With plummer block bearings, and even with a machined pedestal, the concentricity between the bearings is not as good as with a bearing cartridge. This means that self-aligning bearings must be used. The self-aligning bearings used are spherical roller bearings (SRB) and self-aligning ball bearings (SABB). These are double roller and double ball bearings, so typically have a higher load-carrying capacity than deep groove ball bearings and roller bearings. However, a higher load-carrying capacity is not always good. If the bearing is too lightly loaded it can cause excessive skidding. The main problems with excessive skidding are vibration and reduced bearing life. The risk of skidding is higher with taperlock bearing fittings as these make the bearings at least one size larger. For overhung fans, the bearing most at risk of being too lightly loaded is the fan drive-end bearing.

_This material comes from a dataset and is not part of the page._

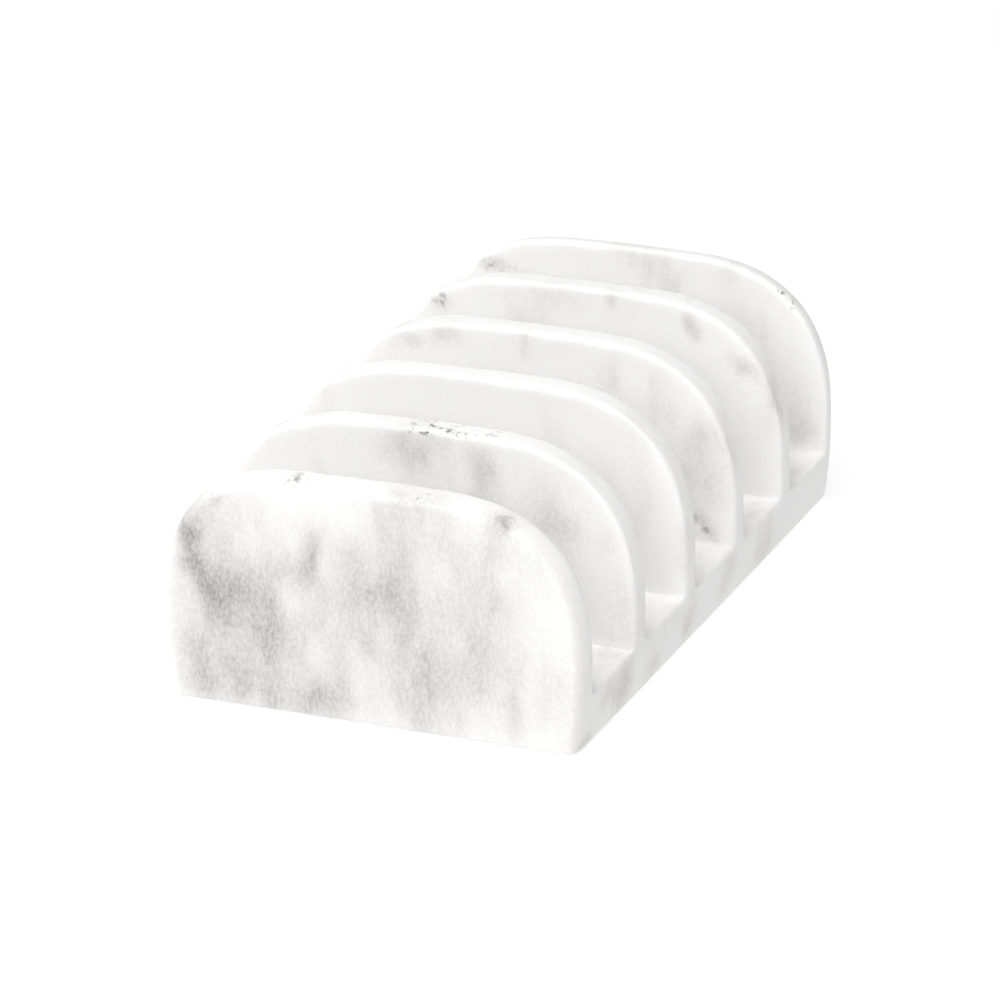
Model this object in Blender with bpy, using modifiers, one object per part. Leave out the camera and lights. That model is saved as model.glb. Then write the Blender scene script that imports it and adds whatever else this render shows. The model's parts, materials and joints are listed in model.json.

For bearing cartridges, the space in the middle can act as an oil reservoir. These are available with both oil and grease lubrication. Plummer blocks require a housing with an oil reservoir, so are not as readily available with oil lubrication. Although oil lubrication allows lighter bearing loading, with simple seals, oil has a tendency to leak. This means that specialist seals are now usually used with oil lubricated bearings. The oil leakage issue is an environmental issue. This means that even for larger fans, companies are moving away from oil lubrication, especially in the environments in which cooler fans are used. Halifax Fan is currently working with a customer to change sinter cooling axial fans from oil lubrication to grease lubrication. In addition to this, having reviewed the bearing loads, the bearing size has been reduced to improve the bearing load and extend the bearing life.